E, finalmente, Dua Lipa. Começou com um piscar de olho declarado aos Primal Scream e ao icónico “Loaded”. Ao que parece, o recente Radical Optimism terá sido inspirado, pelo menos em parte, pela obra seminal da banda de Bobby Gillespie. No entanto, dessa fonte originária, pouco ou nada se nota, como seria de esperar. O concerto de Dua Lipa corresponde, como o de Lana Del Rey no recente festival mais a norte, por exemplo, a uma típica mega produção de dimensões hollywoodescas. Nada falta.
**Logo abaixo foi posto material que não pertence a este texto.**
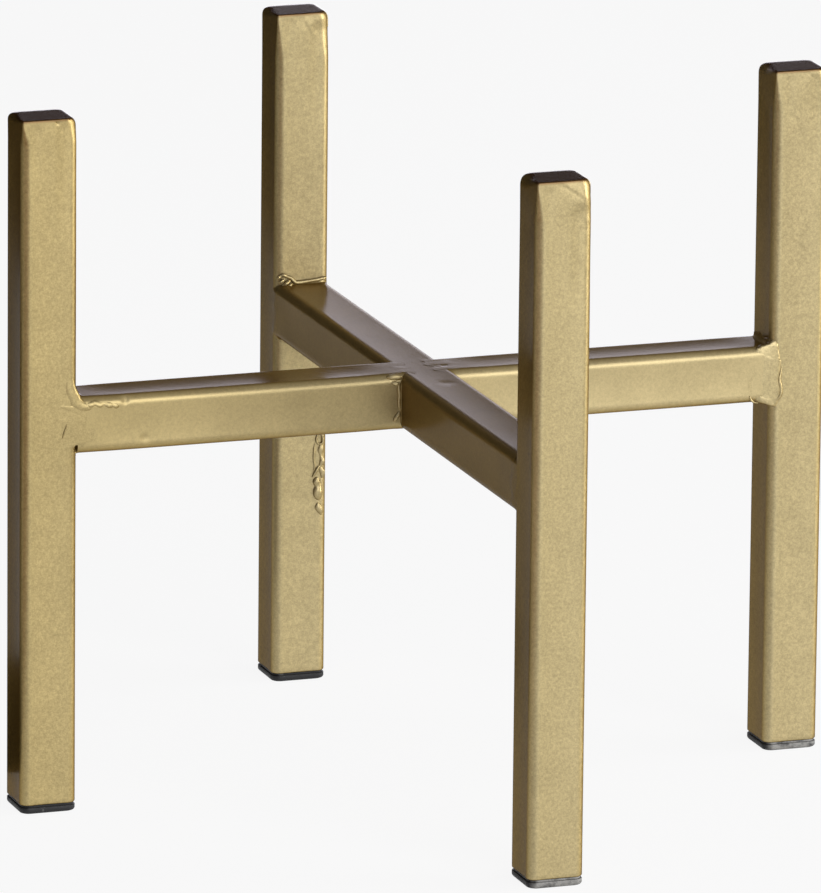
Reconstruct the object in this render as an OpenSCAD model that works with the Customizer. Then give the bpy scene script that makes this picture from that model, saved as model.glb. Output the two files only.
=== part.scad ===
// Square-tube plant stand. Four upright posts are joined at mid height by a flat cross, and a
// pot stands on the cross between them. The cross is one bar that runs from the front post to
// the back post, with a half-length arm butted to each of its sides. All ends are cut square
// and welded, the posts are closed by welded caps, and plastic plugs fill their lower ends.
// +Z is up and the floor is at Z = 0. The bar runs along Y, and the arms run along X.

/* [Stand] */
// Height from the floor to the top of the posts
stand_h = 197; // [160:1:320]
// Distance between the centres of two opposite posts
post_span = 220; // [140:1:400]
// Height of the underside of the cross above the floor
cross_z = 102; // [50:1:120]

/* [Square tube] */
// Outside width of the square steel tube
tube_w = 16; // [13:1:22]
// Wall thickness of the tube
tube_wall = 1.2; // [0.8:0.1:2]
// Outside radius of the tube's long edges
tube_corner = 2.4; // [2.2:0.1:3.5]

/* [Post caps] */
// Thickness of the plate that closes the top of a post
cap_t = 2; // [1.7:0.1:4]
// Rounding that is ground onto a cap's upper edges
cap_edge = 1.3; // [0.4:0.1:1.6]

/* [Foot plugs] */
// Thickness of the flange that shows under a post
flange_t = 2.4; // [1.2:0.1:4]
// Rounding of the flange's lower edges
flange_edge = 0.7; // [0.2:0.1:1.1]
// How far a plug reaches up into its post
plug_depth = 12; // [8:1:30]
// Wall thickness of the plug's hollow stem
plug_wall = 1.2; // [0.8:0.1:1.6]
// Number of grip ribs round the stem
rib_count = 3; // [2:1:4]
// Thickness of a grip rib
rib_t = 0.8; // [0.5:0.1:1.2]
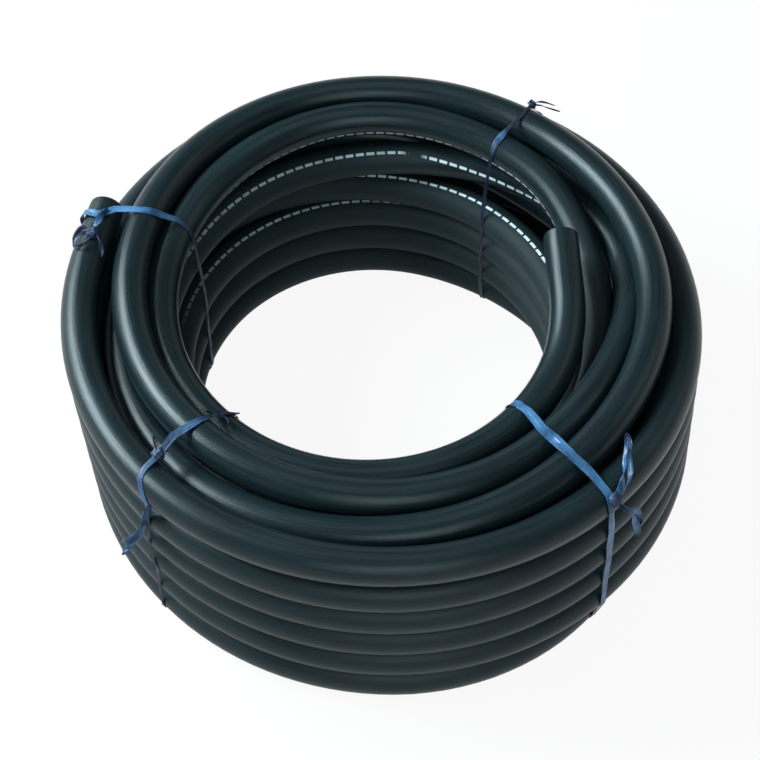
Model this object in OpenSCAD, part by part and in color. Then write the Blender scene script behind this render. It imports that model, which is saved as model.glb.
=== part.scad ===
// Soaker hose: one long rubber hose wound by hand into a coil and bound with four film ties.
// The coil lies flat. +Z is up, the front is towards -Y, and the coil stands on Z = 0.

/* [Hose] */
// Outside diameter of the hose
hose_d = 20; // [18:0.5:22]
// Diameter of the hose's bore
bore_d = 13; // [8:0.5:14]
// Length of the cut end beyond the coil, at each end of the hose
cut_end_l = 15; // [10:1:30]

/* [Coil] */
// Mean radius of the innermost turns, to the middle of the hose
eye_r = 120; // [110:1:150]
// How far the eye lies towards the left
eye_left = 3.6; // [0:0.2:6]
// How far the eye lies towards the back
eye_back = 9.2; // [0:0.2:12]
// How much the eye is drawn out from front to back, on its radius
eye_oval = 5.6; // [0:0.2:8]
// How far each row lies to the left of the row under it
eye_lean = 0.9; // [0:0.1:1]
// Free space between turns that lie side by side
lay_gap = 1; // [1:0.1:2]
// Mean closeness of the turns across the coil, as a share of side by side
lane_close = 0.85; // [0.84:0.01:0.95]
// How much looser the turns lie at the front right than at the back left
lane_skew = 0.18; // [0.1:0.01:0.18]
// Space between the winding and the plain core that it goes round
core_gap = 0.4; // [0.3:0.1:1]

/* [Ties] */
// Width of the flat film
film_w = 5; // [4:0.5:10]
// Thickness of the folded film
film_t = 0.5; // [0.3:0.1:1]
// Space between the film and the hose
film_gap = 0.5; // [0.4:0.1:1]
// Diameter of a knot
knot_d = 9; // [7:0.5:12]

/* [Hidden] */

hose_colour = [0.13, 0.17, 0.19];
core_colour = [0.08, 0.10, 0.11];
film_colour = [0.22, 0.38, 0.55];

round_sides = 64;                  // facets of the true round surfaces, which stay true circles
hose_r = hose_d / 2;
lay = hose_d + lay_gap;            // from the middle of one turn to the middle of the next
flat_cut = hose_d / 10;            // how deep the hose is pressed flat where it stands
base_z = hose_r - flat_cut;        // height of the lowest turns' middle
outline_x = -1.26;                 // moves the middle of the coil's outline to the origin
outline_y = -0.91;

// The winding, by stations: [turns from the inner end, lane, row]. Lane 0 is the wall of the eye
// and lane 3 the outer wall. Row 0 stands on the ground. Both count turns that lie side by side.
// Seen from above the hose runs clockwise.
winding = [
    // the inner end lies on top, along the eye
    [0.025, -0.35, 5.60], [0.095, -0.05, 5.00], [0.165, 0.00, 4.80], [0.32, 0.00, 4.70],
    [0.57, 0.18, 4.75],
    // it moves out at the back, passes the inner end and sinks
    [0.66, 0.20, 4.95], [0.74, 0.42, 5.20], [0.82, 0.75, 5.35], [0.88, 0.70, 5.25], [0.95, 0.90, 5.10],
    [0.98, 1.00, 4.85], [1.02, 0.68, 4.10], [1.07, 0.85, 3.85], [1.32, 0.85, 3.75], [1.57, 0.50, 3.80],
    [1.66, 0.10, 3.85], [1.82, 0.00, 4.10],
    // it comes up under itself and spirals out over the top
    [1.85, 0.22, 4.15], [1.89, 0.70, 4.15], [1.95, 1.50, 4.10], [1.98, 1.95, 4.00], [2.01, 2.05, 4.10],
    [2.04, 1.82, 4.46], [2.07, 1.55, 4.60], [2.16, 1.05, 4.95], [2.32, 1.00, 5.25], [2.44, 1.00, 5.34],
    [2.57, 1.15, 5.40], [2.66, 1.50, 5.40], [2.74, 1.95, 5.40], [2.82, 2.10, 5.40], [3.07, 2.22, 5.40],
    [3.17, 2.00, 5.35], [3.32, 2.00, 5.05],
    // it sinks between its neighbours and goes back to the eye
    [3.46, 1.92, 4.60], [3.57, 1.63, 4.42], [3.68, 1.50, 4.35], [3.82, 1.45, 4.40],
    [3.85, 1.55, 3.80], [3.88, 1.60, 3.30], [3.97, 1.85, 2.98], [4.07, 1.90, 3.20], [4.32, 1.85, 3.35],
    [4.57, 1.57, 3.10], [4.66, 1.30, 3.05],
    // down the wall of the eye, a row a turn
    [4.82, 0.00, 3.05], [7.90, 0.00, 0.00],
    // out along the ground
    [7.96, 0.50, 0.00], [8.10, 1.05, 0.00], [8.75, 1.48, 0.00], [9.10, 2.10, 0.00], [9.20, 2.65, 0.00],
    [9.27, 3.00, 0.05],
    // up the outer wall, a row a turn, to the outer end on top
    [14.07, 3.00, 4.78], [14.14, 3.00, 4.85], [14.32, 3.00, 5.20], [14.57, 3.00, 5.30],
    [14.62, 3.00, 5.35]];
lane_plan = [for (s = winding) [s[0], s[1]]];
row_plan = [for (s = winding) [s[0], s[2]]];
ease = 0.04;                       // turns before and after, over which the stations are smoothed
outer_lane = 3;
start_az = 26;                     // bearing of station 0, anticlockwise from the right
loop_rings = 24;                   // rings in one loop of the hose
ring_sides = 6;
first_turn = 0.063;                // where the curved winding starts
turn_step = 0.002;                 // for the way that the hose runs at a turn
ring_count = 349;
last_turn = first_turn + ring_count / loop_rings;

core_top_row = 2.98;               // the lowest row that lies over the plain core

tie_rear_left_az = 159;
tie_rear_right_az = 57;
tie_front_left_az = -134;
tie_front_right_az = -49;
tie_azimuths = [tie_rear_left_az, tie_rear_right_az, tie_front_left_az, tie_front_right_az];

// Each knot: [turn that it lies on, angle above outwards]
rear_left_knot = [13.631, -28];
rear_right_knot = [13.914, 80];
front_left_knot = [14.444, 100];
front_right_knot = [14.208, 50];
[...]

Muito fumo, muito glitter e rebentamentos de papelinhos pelo ar. Até fogo de artifício, no final. Escadas em palco por onde se sobe e desce com alguma insistência e bailarinos e bailarinas que não largam a diva anglo-albanesa. Mexe-se muito nos cabelos esvoaçantes. É este o modelo que se repete neste tipo de produção de espetáculo. O que difere, obviamente, são as canções. E por falar nisso, as mais apetecidas pelos milhares à frente da cantora foram, naturalmente, “Training Season”, “New Rules”, “Ilusion”, “These Walls”, “Happy for You”, “Cold Heart” (desta vez sem Elton John), “Be The One” e “Houdini”, depois do que, como por magia, o concerto terminou. Muita alegria, muita emoção saída das gargantas das gentes mais novas, mas também algumas linhas de coca (sim, é bem verdade) snifadas ao nosso lado. Pois é, não faltou inspiração, se é que nos fazemos entender. Nem no palco, nem entre o público, embora de maneiras bem diferentes. Pouco passava da uma da manhã, quando vagas de ondas de gente rumaram a outros locais do recinto, procurando ainda alguns concertos sobrantes. Nós, nem por isso. Foi por essa altura que fechámos a loja.